Source data ::
— START —
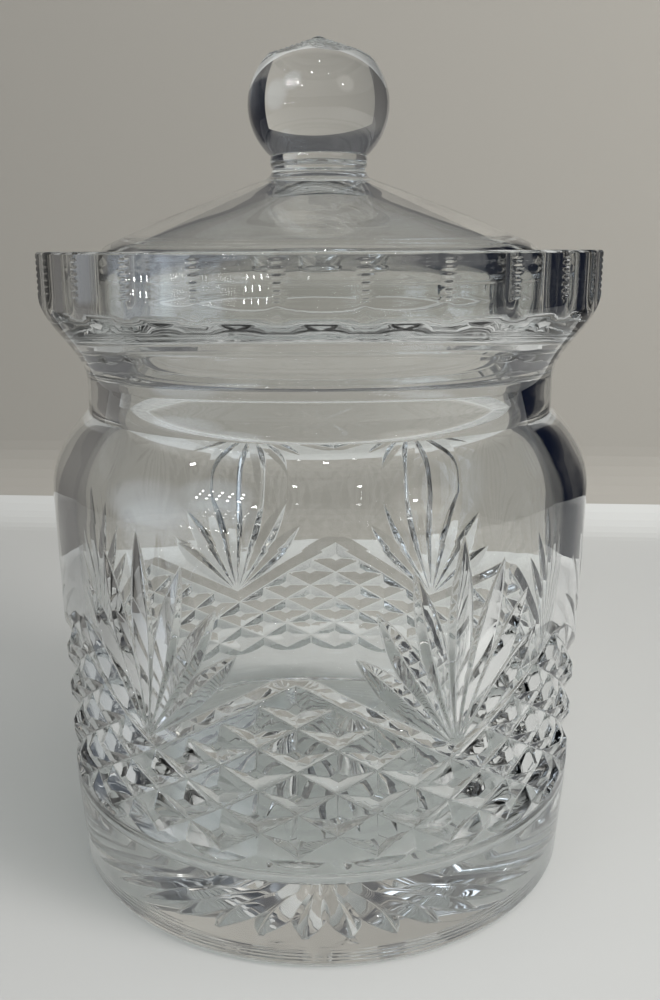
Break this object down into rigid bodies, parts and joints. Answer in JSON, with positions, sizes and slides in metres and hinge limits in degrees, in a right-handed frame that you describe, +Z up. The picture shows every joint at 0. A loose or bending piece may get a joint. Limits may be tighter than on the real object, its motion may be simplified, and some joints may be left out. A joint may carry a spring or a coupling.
{
  "type": "biscuit jar",
  "caption": "Clear cut-glass biscuit jar with a barrel body, a flared scalloped gallery and a lift-off domed lid with a ball knob.",
  "frame": {"origin": "middle of the underside of the foot", "axes": "+Z up along the jar's axis; -Y is the front, where one peak of the cut diamonds faces"},
  "size_m": [0.1384, 0.1388, 0.2081],
  "materials": {
    "jar_glass": "clear lead crystal, polished, cut with diamonds, fans and a star",
    "lid_glass": "clear lead crystal, fire polished, knob cut to facets"
  },
  "bodies": {
    "jar": {"jar_body": "jar_glass", "jar_gallery": "jar_glass"},
    "lid": {"lid_cover": "lid_glass", "lid_collar": "lid_glass", "lid_knob": "lid_glass"}
  },
  "joints": [
    {"name": "lid_lift", "type": "slide", "parent": "jar", "child": "lid", "axis": [0, 0, 1], "range_m": [0, 0.06]}
  ]
}
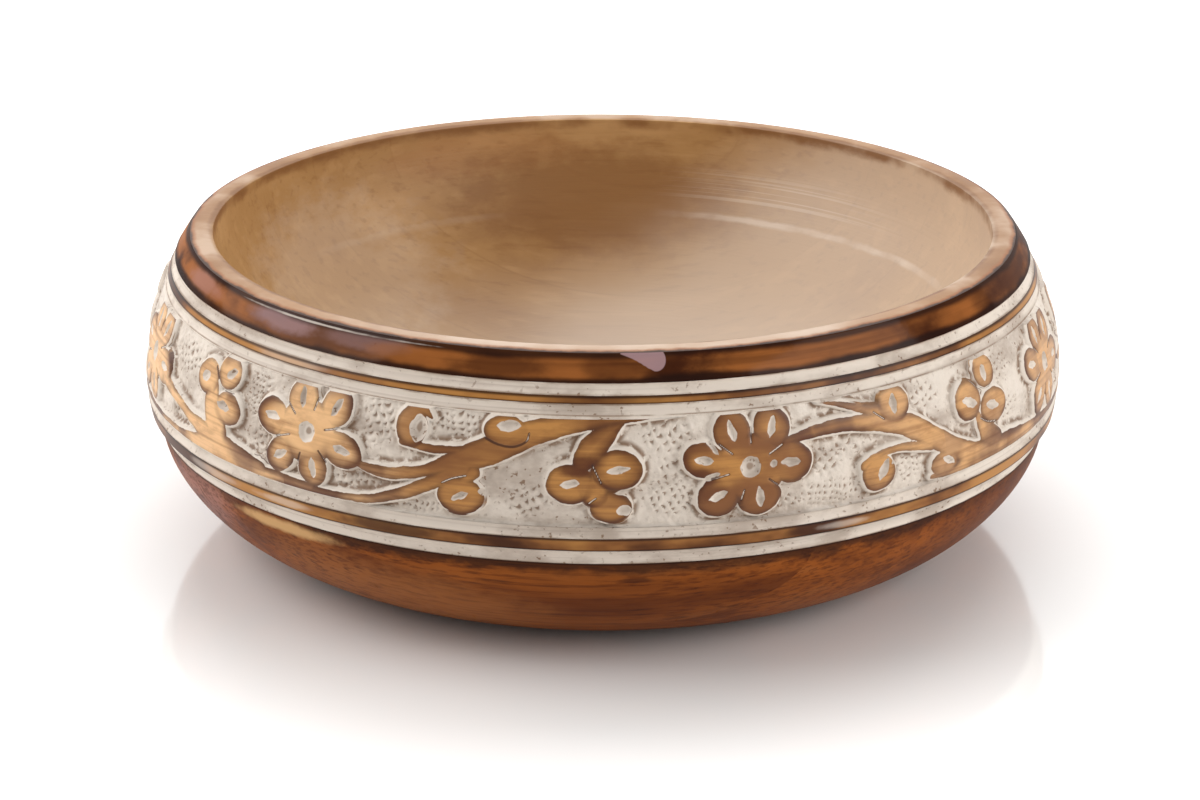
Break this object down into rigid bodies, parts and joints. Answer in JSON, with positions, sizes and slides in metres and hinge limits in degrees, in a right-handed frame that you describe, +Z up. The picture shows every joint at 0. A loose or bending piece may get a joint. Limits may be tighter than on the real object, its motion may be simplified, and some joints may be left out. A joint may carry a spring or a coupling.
{
  "type": "wooden serving bowl",
  "caption": "Round turned serving bowl of glued boards with a rolled-in rim, turned bands and a relief-carved frieze of flowers on a vine.",
  "frame": {"origin": "middle of the flat foot, on the surface that the bowl stands on", "axes": "+Z up along the turning axis, -Y towards the side seen in front, +X to the right of that side"},
  "size_m": [0.3039, 0.304, 0.1026],
  "materials": {
    "carved_wood": "satin lacquer over scorched, stained and lime-washed wood"
  },
  "bodies": {
    "root": {"board_01": "carved_wood", "board_02": "carved_wood", "board_03": "carved_wood", "board_04": "carved_wood", "board_05": "carved_wood", "board_06": "carved_wood", "board_07": "carved_wood", "board_08": "carved_wood", "board_09": "carved_wood", "board_10": "carved_wood", "board_11": "carved_wood"}
  },
  "joints": []
}
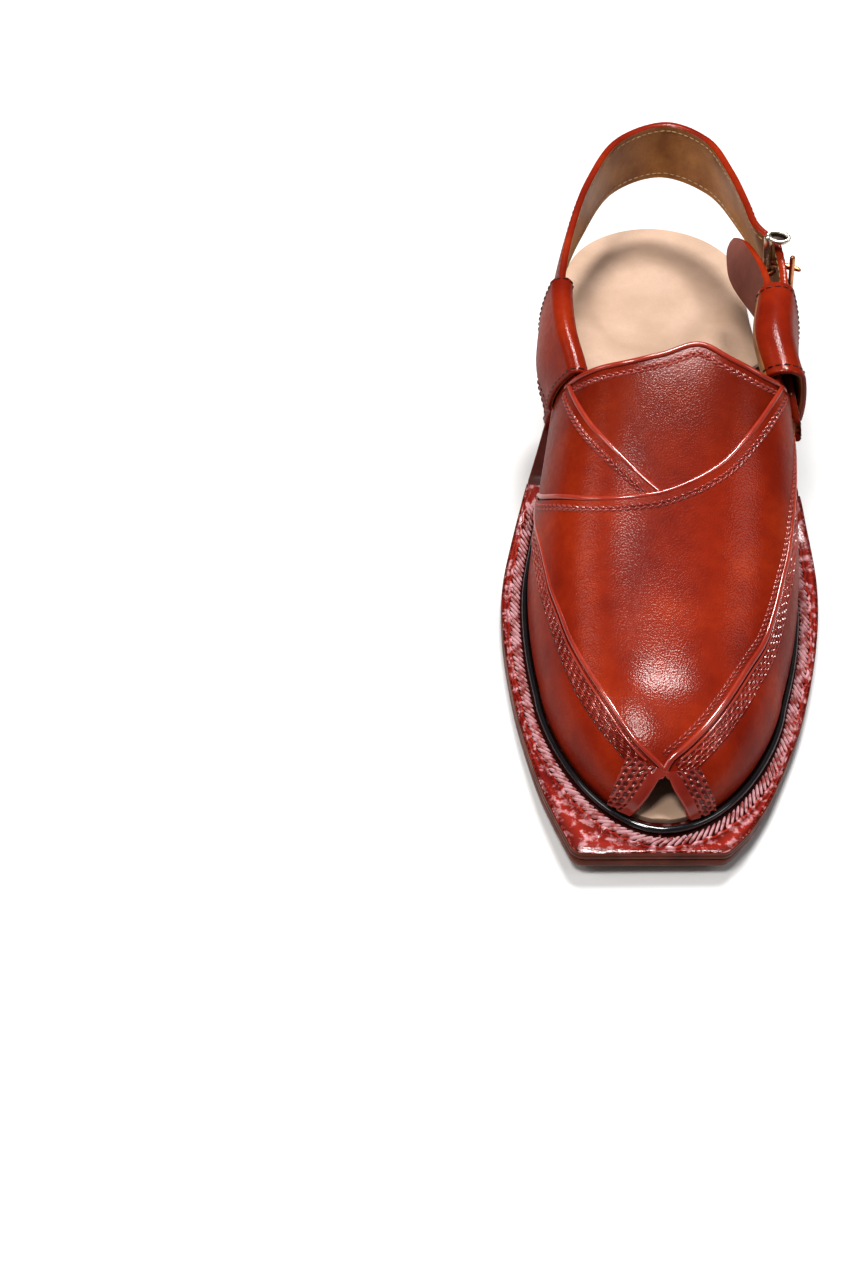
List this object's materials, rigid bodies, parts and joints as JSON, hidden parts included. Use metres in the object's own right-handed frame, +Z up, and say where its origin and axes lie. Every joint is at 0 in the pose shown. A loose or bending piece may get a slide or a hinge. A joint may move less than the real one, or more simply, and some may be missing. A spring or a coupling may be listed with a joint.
{
  "type": "norozi chappal sandal",
  "caption": "Left leather dress sandal with a closed vamp, small toe opening, side cut-outs, side loops, buckled heel strap, welted chiselled sole and stacked heel.",
  "frame": {"origin": "middle of the shoe's footprint on the floor: the middle of the bounding box in X and Y, and its bottom in Z", "axes": "+Z up from the floor, -Y towards the toe, +Y towards the heel, +X towards the outer (buckle) side of this left shoe"},
  "size_m": [0.1124, 0.2926, 0.089],
  "materials": {
    "red_leather": "polished cognac-red calf leather",
    "edge_leather": "dyed and burnished cut edge of sole leather",
    "tan_leather": "natural tan lining leather, matt",
    "black_piping": "glossy black leather piping",
    "black_rubber": "satin black rubber",
    "antique_brass": "antique brass, dark in the recesses"
  },
  "bodies": {
    "root": {"outsole": "edge_leather", "midsole": "edge_leather", "welt": "red_leather", "rand_bead": "black_piping", "insole": "tan_leather", "heel_lift_1": "edge_leather", "heel_lift_2": "edge_leather", "heel_lift_3": "edge_leather", "heel_lift_4": "edge_leather", "heel_top_piece": "black_rubber", "upper": "red_leather", "medial_loop": "red_leather", "lateral_loop": "red_leather", "buckle_frame": "antique_brass", "buckle_prong": "antique_brass"}
  },
  "joints": []
}
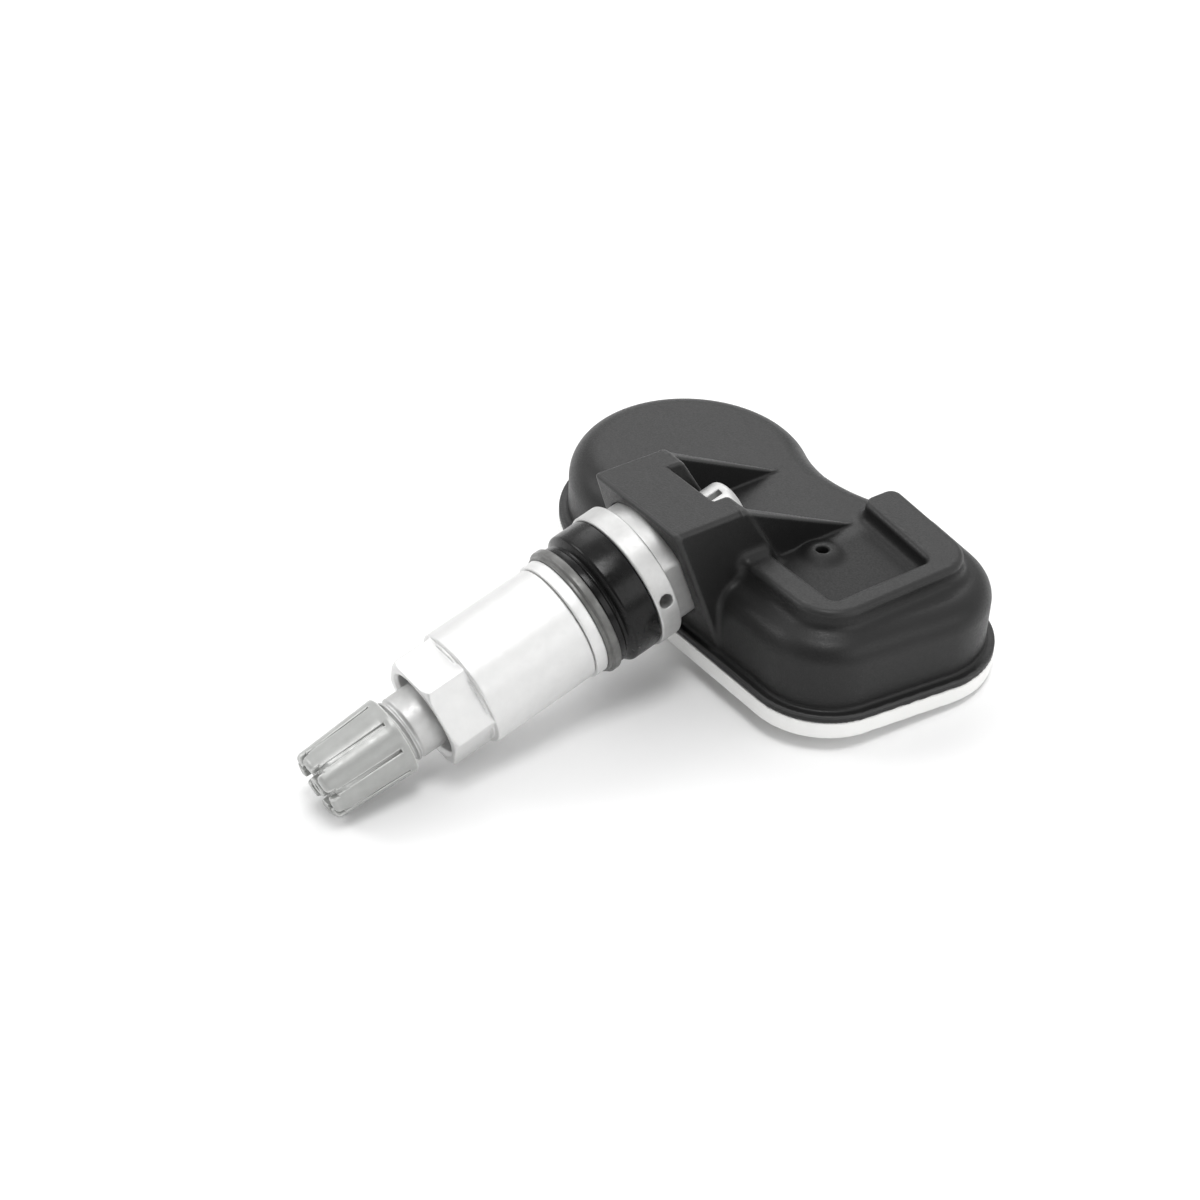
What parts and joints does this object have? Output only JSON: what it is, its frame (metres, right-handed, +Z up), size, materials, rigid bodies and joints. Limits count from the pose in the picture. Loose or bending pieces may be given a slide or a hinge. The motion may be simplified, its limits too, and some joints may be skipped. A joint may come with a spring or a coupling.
{
  "type": "tyre pressure sensor",
  "caption": "Wheel-mounted tyre pressure sensor: a black moulded case with a pale base plate on a pitched metal clamp-in valve with rubber grommet, hex sleeve nut and grey dust cap.",
  "frame": {"origin": "on the valve's axis, at the face of the collar that the rubber grommet seats on; the part lies on the tip of its cap and the back edge of its base plate, about 13 mm below the origin", "axes": "+X along the case towards its squared antenna end, +Y from the valve towards the back of the case, +Z up from the surface it lies on; the valve points along -Y and 13 degrees down"},
  "size_m": [0.0612, 0.0808, 0.0228],
  "materials": {
    "upper_case": "fine satin grain, black",
    "base_plate": "smooth off-white",
    "valve_stem": "satin, turned",
    "rim_grommet": "smooth black rubber",
    "grommet_ring": "grey, slightly mottled",
    "thrust_washer": "satin",
    "clamp_nut": "bright satin",
    "dust_cap": "mid-grey, smooth",
    "cap_gasket": "black",
    "core_body": "turned",
    "core_seal": "black",
    "core_pin": "turned",
    "core_poppet": "black",
    "core_spring": "wire",
    "circuit_board": "green solder mask",
    "battery_cell": "bright metal can",
    "battery_tab_top": "thin strip",
    "battery_tab_bottom": "thin strip",
    "pressure_sensor": "moulded package",
    "port_seal": "soft grey-black",
    "ferrite_core": "dark sintered ferrite",
    "ferrite_coil": "enamelled copper wire",
    "controller_chip": "moulded package",
    "crystal": "metal can",
    "capacitors": "ceramic",
    "antenna_loop": "copper strip"
  },
  "bodies": {
    "sensor_body": {"upper_case": "upper_case", "base_plate": "base_plate", "valve_stem": "valve_stem", "rim_grommet": "rim_grommet", "grommet_ring": "grommet_ring", "core_body": "core_body", "core_seal": "core_seal", "core_spring": "core_spring", "circuit_board": "circuit_board", "battery_cell": "battery_cell", "battery_tab_top": "battery_tab_top", "battery_tab_bottom": "battery_tab_bottom", "pressure_sensor": "pressure_sensor", "port_seal": "port_seal", "ferrite_core": "ferrite_core", "ferrite_coil": "ferrite_coil", "controller_chip": "controller_chip", "crystal": "crystal", "capacitors": "capacitors", "antenna_loop": "antenna_loop"},
    "nut_slide": {"thrust_washer": "thrust_washer"},
    "nut": {"clamp_nut": "clamp_nut"},
    "cap_slide": {"cap_gasket": "cap_gasket"},
    "cap": {"dust_cap": "dust_cap"},
    "core_plunger": {"core_pin": "core_pin", "core_poppet": "core_poppet"}
  },
  "joints": [
    {"name": "nut_travel", "type": "slide", "parent": "sensor_body", "child": "nut_slide", "axis": [0, -0.9744, -0.2249], "range_m": [0, 0.005]},
    {"name": "nut_spin", "type": "hinge", "parent": "nut_slide", "child": "nut", "pos_m": [0, 0, 0], "axis": [0, -0.9744, -0.2249], "range_deg": [0, 1800]},
    {"name": "cap_travel", "type": "slide", "parent": "sensor_body", "child": "cap_slide", "axis": [0, -0.9744, -0.2249], "range_m": [0, 0.00794]},
    {"name": "cap_spin", "type": "hinge", "parent": "cap_slide", "child": "cap", "pos_m": [0, 0, 0], "axis": [0, -0.9744, -0.2249], "range_deg": [0, 3600]},
    {"name": "core_press", "type": "slide", "parent": "sensor_body", "child": "core_plunger", "axis": [0, 0.9744, 0.2249], "range_m": [0, 0.0008], "stiffness_N_per_m": 400, "springref_m": -0.002, "deforming": ["core_spring"]}
  ],
  "couplings": [
    {"joint": "nut_spin", "follows": "nut_travel", "rad_per_m": 6283.2},
    {"joint": "cap_spin", "follows": "cap_travel", "rad_per_m": 7913.3}
  ]
}
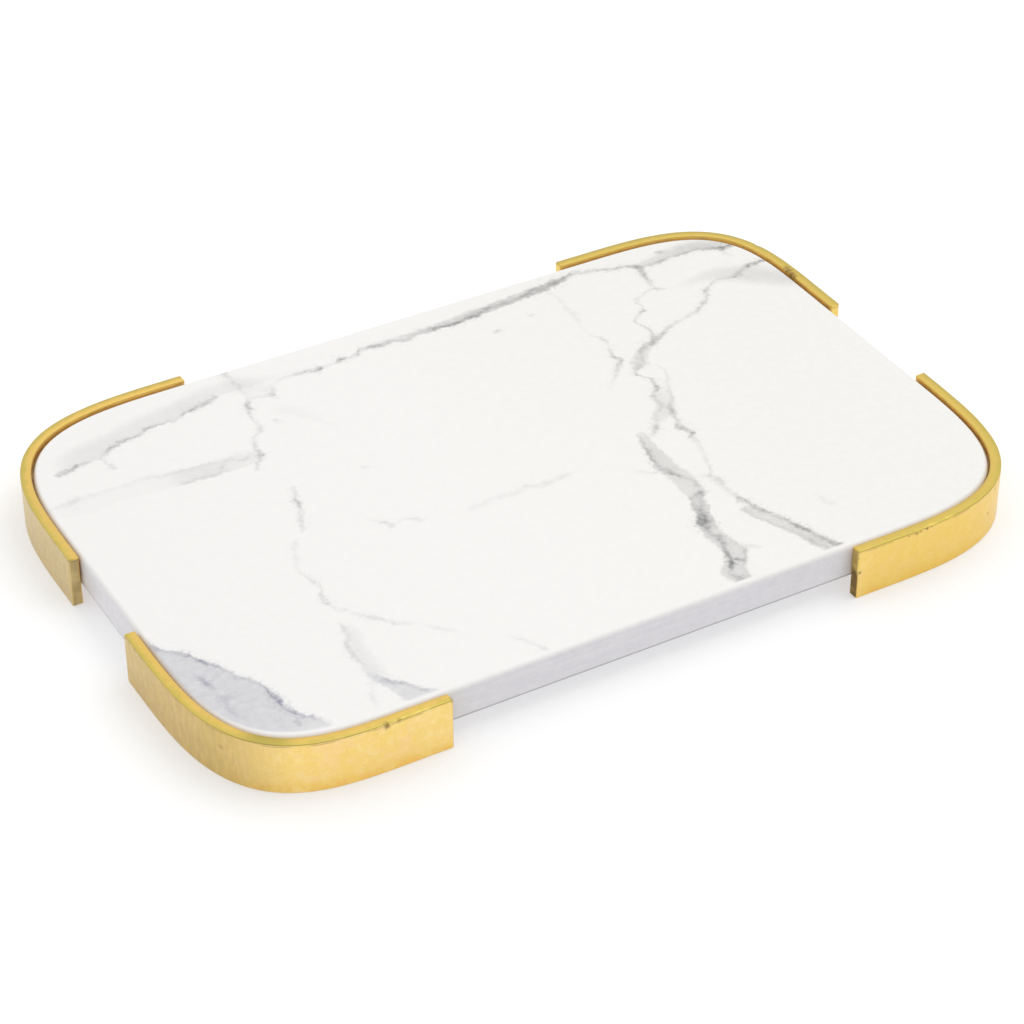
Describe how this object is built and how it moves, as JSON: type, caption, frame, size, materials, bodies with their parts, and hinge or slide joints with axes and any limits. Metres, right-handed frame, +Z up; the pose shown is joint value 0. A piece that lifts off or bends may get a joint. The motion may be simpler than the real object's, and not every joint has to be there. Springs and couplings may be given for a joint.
{
  "type": "vanity tray",
  "caption": "Low rounded-rectangle display tray: a veined white marble slab held clear of the table by bent brass corner bands that are both feet and rim.",
  "frame": {"origin": "on the surface the tray stands on, under the middle of the tray's outline", "axes": "+X along the long edge to the right, +Y along the short edge to the back, +Z up out of the slab's top"},
  "size_m": [0.305, 0.205, 0.019],
  "materials": {
    "marble": "honed white marble with soft grey veins and a low sheen",
    "brass": "raw unlacquered brass, lightly mottled and dinged",
    "adhesive": "cured epoxy, cloudy cream"
  },
  "bodies": {
    "root": {"marble_slab": "marble", "brass_band_front_left": "brass", "brass_band_front_right": "brass", "brass_band_rear_right": "brass", "brass_band_rear_left": "brass", "adhesive_bed_front_left": "adhesive", "adhesive_bed_front_right": "adhesive", "adhesive_bed_rear_right": "adhesive", "adhesive_bed_rear_left": "adhesive"}
  },
  "joints": []
}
— END —
Task brief :: Take each line of the material that contains the word "where" and list it.

Final result ::
  "frame": {"origin": "middle of the underside of the foot", "axes": "+Z up along the jar's axis; -Y is the front, where one peak of the cut diamonds faces"},
List this object's materials, rigid bodies, parts and joints as JSON, hidden parts included. Use metres in the object's own right-handed frame, +Z up, and say where its origin and axes lie. Every joint is at 0 in the pose shown. A loose or bending piece may get a slide or a hinge. A joint may move less than the real one, or more simply, and some may be missing. A spring or a coupling may be listed with a joint.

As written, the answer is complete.